DIRECTIVE - Exactly repeat the lines starting at the one that holds "for name, shape" and ending at the one that holds "return (low + high) / 2". Both end lines count; leave out everything else.

>> begin RECORDS PROVIDED

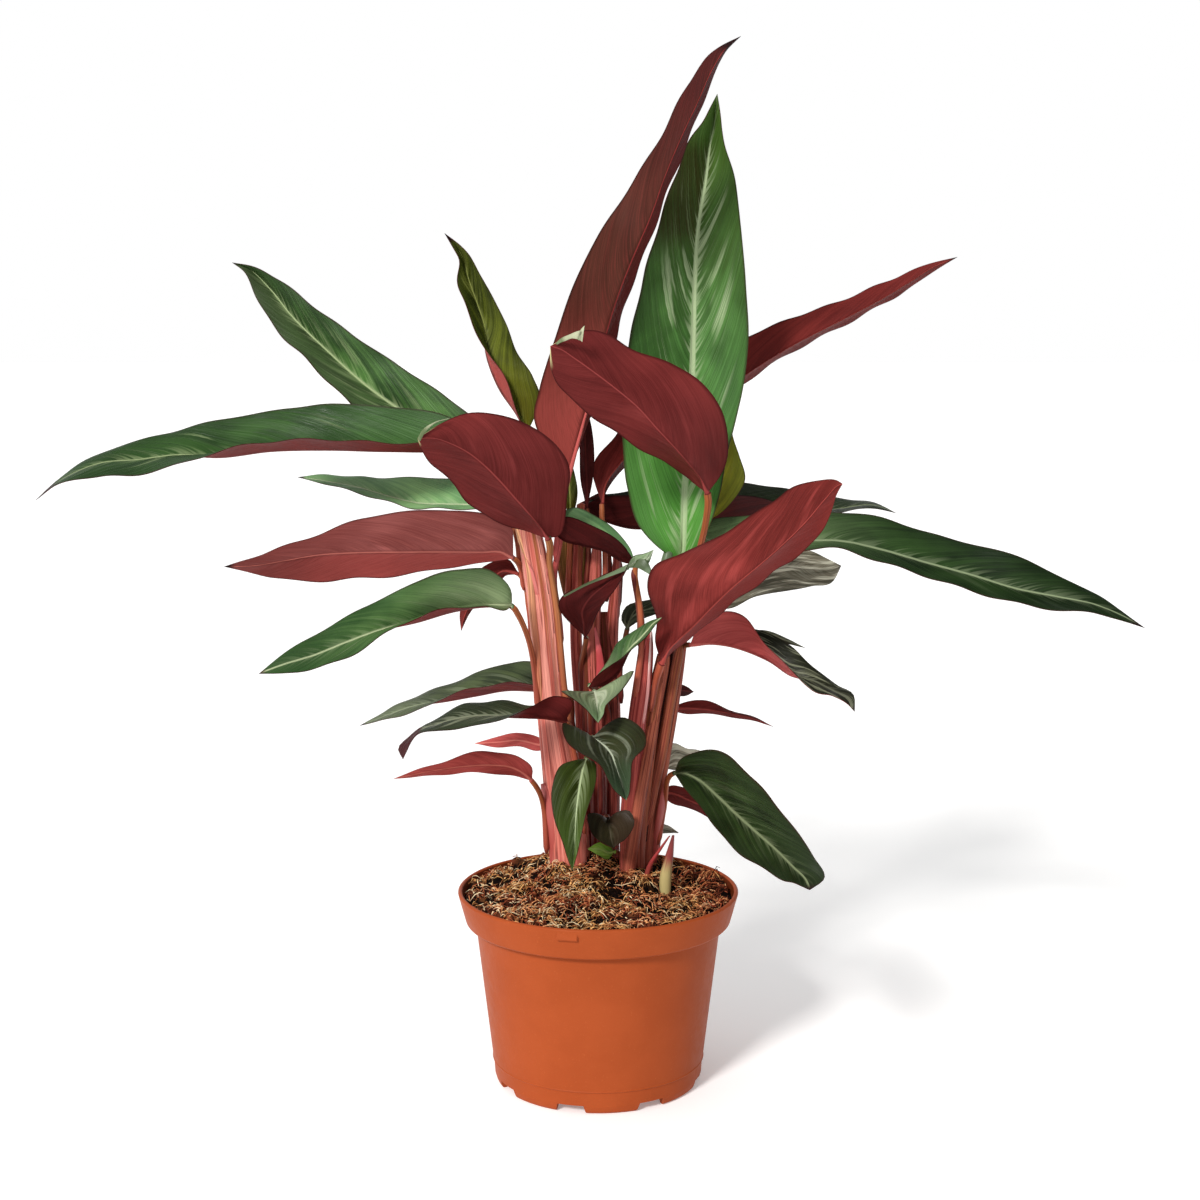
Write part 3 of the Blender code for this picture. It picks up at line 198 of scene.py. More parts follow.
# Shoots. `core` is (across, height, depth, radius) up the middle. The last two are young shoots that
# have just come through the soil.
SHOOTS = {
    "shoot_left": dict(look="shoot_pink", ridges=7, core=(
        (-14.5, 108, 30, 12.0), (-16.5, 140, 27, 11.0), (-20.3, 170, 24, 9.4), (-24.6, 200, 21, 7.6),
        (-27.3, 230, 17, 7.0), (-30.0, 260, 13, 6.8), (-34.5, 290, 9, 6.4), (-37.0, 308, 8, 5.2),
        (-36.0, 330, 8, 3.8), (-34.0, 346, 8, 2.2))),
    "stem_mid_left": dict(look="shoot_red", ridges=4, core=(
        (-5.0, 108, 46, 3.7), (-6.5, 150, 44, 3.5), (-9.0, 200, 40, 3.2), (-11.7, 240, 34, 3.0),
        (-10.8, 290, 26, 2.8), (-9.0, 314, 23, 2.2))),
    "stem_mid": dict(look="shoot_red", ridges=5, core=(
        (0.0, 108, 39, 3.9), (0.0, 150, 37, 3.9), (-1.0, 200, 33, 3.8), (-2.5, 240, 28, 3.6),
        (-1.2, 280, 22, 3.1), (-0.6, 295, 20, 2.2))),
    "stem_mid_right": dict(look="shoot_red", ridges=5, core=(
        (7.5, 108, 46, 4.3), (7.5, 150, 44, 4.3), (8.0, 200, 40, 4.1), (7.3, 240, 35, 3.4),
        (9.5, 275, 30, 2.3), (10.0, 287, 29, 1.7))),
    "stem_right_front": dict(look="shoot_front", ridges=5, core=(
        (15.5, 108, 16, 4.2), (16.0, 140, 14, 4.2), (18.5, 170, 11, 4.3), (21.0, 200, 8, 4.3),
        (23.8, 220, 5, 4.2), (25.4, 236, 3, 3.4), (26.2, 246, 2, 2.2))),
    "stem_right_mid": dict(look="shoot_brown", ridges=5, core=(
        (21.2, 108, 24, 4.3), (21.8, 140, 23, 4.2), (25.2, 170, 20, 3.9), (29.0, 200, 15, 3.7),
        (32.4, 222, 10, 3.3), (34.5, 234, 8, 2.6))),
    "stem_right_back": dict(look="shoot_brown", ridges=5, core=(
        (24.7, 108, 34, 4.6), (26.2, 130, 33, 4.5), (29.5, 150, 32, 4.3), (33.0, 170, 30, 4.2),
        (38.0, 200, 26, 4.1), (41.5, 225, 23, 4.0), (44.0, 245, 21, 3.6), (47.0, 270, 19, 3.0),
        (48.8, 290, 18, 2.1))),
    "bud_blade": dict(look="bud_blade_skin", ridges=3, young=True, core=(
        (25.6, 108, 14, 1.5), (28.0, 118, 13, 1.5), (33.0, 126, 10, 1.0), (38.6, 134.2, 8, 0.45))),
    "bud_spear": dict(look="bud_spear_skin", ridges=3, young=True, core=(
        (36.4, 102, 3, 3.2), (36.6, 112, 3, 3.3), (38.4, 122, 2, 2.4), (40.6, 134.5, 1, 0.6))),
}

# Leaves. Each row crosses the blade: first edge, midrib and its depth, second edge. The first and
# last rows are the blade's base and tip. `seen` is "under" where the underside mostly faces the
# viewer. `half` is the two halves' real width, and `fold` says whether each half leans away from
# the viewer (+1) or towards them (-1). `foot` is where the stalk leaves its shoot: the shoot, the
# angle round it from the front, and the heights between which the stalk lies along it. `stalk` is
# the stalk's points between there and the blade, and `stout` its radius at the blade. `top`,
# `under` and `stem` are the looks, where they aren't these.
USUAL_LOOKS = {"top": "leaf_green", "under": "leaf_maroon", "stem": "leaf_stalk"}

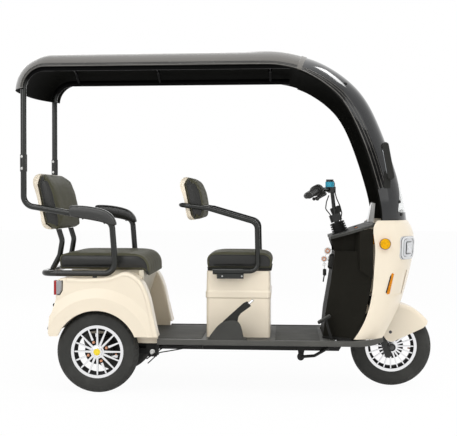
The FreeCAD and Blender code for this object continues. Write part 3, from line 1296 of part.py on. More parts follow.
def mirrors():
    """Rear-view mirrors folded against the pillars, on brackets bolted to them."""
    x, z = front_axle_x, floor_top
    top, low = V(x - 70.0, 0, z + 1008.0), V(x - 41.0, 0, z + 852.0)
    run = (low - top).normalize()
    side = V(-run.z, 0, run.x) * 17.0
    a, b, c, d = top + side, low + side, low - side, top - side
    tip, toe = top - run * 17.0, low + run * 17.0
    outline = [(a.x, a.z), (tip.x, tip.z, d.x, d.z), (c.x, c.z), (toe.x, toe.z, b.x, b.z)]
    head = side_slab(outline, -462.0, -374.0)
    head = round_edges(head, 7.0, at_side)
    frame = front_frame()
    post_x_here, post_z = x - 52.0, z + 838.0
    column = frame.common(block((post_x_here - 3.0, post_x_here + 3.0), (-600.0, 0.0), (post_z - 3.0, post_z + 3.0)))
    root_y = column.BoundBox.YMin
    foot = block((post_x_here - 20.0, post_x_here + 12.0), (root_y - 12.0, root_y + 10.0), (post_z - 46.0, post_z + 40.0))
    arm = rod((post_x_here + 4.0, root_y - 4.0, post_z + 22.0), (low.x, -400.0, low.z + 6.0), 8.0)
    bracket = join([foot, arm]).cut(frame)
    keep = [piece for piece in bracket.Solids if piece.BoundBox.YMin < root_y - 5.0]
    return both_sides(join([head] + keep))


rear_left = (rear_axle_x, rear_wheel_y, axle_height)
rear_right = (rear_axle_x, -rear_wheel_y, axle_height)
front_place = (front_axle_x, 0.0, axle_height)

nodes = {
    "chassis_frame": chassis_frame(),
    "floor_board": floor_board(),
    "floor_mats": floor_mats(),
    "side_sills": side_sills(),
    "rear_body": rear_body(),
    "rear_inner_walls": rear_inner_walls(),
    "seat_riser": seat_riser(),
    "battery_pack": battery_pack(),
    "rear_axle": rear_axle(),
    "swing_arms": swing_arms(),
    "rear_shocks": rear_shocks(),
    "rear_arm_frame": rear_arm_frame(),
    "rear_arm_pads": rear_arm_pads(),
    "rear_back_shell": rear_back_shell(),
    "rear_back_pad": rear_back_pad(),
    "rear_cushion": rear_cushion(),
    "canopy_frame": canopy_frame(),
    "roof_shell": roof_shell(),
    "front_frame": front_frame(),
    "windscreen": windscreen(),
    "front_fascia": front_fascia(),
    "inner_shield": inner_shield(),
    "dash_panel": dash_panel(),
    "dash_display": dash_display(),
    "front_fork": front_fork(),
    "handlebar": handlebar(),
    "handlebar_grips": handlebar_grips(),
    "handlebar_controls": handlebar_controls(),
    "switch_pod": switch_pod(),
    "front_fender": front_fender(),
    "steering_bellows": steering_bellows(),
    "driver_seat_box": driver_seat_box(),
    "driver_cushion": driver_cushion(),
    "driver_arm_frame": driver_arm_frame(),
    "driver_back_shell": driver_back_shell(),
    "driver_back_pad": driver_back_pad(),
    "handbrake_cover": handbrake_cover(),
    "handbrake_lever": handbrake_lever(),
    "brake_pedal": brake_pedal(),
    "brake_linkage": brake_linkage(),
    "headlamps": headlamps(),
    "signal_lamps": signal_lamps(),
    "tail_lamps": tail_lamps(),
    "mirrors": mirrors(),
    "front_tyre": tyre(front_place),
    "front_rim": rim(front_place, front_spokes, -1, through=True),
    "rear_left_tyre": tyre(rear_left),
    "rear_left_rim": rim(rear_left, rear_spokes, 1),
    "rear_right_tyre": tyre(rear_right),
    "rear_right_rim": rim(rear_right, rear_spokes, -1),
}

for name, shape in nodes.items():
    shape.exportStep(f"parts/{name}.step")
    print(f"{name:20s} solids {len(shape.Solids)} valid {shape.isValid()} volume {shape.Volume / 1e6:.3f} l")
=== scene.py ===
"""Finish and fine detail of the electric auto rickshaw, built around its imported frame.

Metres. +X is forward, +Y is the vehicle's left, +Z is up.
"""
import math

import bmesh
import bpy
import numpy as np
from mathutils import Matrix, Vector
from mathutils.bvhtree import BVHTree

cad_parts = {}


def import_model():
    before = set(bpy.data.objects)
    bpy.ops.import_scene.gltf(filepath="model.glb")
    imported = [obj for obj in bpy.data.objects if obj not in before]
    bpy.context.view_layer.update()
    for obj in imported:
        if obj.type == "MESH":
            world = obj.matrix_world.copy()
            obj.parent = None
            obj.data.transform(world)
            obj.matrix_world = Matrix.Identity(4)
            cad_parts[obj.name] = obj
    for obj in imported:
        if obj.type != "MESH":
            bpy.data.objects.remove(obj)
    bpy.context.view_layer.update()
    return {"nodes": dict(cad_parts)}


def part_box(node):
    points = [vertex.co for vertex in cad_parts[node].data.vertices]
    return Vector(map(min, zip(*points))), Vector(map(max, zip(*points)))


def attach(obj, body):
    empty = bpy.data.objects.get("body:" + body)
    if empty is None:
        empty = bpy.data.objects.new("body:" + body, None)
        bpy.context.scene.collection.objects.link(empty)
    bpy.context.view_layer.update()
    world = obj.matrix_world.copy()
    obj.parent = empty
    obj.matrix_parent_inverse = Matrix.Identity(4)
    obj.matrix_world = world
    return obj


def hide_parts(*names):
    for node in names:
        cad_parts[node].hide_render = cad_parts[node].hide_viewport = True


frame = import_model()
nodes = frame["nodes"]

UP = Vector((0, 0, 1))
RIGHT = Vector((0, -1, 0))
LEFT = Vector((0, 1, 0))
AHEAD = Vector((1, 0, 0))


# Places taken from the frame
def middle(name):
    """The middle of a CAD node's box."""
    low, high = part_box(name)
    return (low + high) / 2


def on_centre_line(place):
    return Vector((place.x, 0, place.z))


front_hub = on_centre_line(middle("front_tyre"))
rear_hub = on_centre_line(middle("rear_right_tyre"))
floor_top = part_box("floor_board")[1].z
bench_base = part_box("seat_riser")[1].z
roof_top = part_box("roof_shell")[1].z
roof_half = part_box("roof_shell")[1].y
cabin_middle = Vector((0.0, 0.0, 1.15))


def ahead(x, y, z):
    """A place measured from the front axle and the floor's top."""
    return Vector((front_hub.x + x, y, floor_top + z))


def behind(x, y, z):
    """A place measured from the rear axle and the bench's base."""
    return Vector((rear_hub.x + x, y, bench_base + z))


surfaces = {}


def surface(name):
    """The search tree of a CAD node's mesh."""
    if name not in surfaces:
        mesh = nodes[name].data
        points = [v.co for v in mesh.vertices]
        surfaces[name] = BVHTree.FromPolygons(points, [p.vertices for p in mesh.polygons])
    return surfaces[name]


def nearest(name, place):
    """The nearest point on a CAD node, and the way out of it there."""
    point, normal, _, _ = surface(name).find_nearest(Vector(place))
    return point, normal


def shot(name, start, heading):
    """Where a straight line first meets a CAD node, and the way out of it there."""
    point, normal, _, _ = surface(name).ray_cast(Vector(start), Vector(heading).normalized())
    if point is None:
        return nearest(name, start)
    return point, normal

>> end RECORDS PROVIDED

REPLY -
for name, shape in nodes.items():
    shape.exportStep(f"parts/{name}.step")
    print(f"{name:20s} solids {len(shape.Solids)} valid {shape.isValid()} volume {shape.Volume / 1e6:.3f} l")
=== scene.py ===
"""Finish and fine detail of the electric auto rickshaw, built around its imported frame.

Metres. +X is forward, +Y is the vehicle's left, +Z is up.
"""
import math

import bmesh
import bpy
import numpy as np
from mathutils import Matrix, Vector
from mathutils.bvhtree import BVHTree

cad_parts = {}


def import_model():
    before = set(bpy.data.objects)
    bpy.ops.import_scene.gltf(filepath="model.glb")
    imported = [obj for obj in bpy.data.objects if obj not in before]
    bpy.context.view_layer.update()
    for obj in imported:
        if obj.type == "MESH":
            world = obj.matrix_world.copy()
            obj.parent = None
            obj.data.transform(world)
            obj.matrix_world = Matrix.Identity(4)
            cad_parts[obj.name] = obj
    for obj in imported:
        if obj.type != "MESH":
            bpy.data.objects.remove(obj)
    bpy.context.view_layer.update()
    return {"nodes": dict(cad_parts)}


def part_box(node):
    points = [vertex.co for vertex in cad_parts[node].data.vertices]
    return Vector(map(min, zip(*points))), Vector(map(max, zip(*points)))


def attach(obj, body):
    empty = bpy.data.objects.get("body:" + body)
    if empty is None:
        empty = bpy.data.objects.new("body:" + body, None)
        bpy.context.scene.collection.objects.link(empty)
    bpy.context.view_layer.update()
    world = obj.matrix_world.copy()
    obj.parent = empty
    obj.matrix_parent_inverse = Matrix.Identity(4)
    obj.matrix_world = world
    return obj


def hide_parts(*names):
    for node in names:
        cad_parts[node].hide_render = cad_parts[node].hide_viewport = True


frame = import_model()
nodes = frame["nodes"]

UP = Vector((0, 0, 1))
RIGHT = Vector((0, -1, 0))
LEFT = Vector((0, 1, 0))
AHEAD = Vector((1, 0, 0))


# Places taken from the frame
def middle(name):
    """The middle of a CAD node's box."""
    low, high = part_box(name)
    return (low + high) / 2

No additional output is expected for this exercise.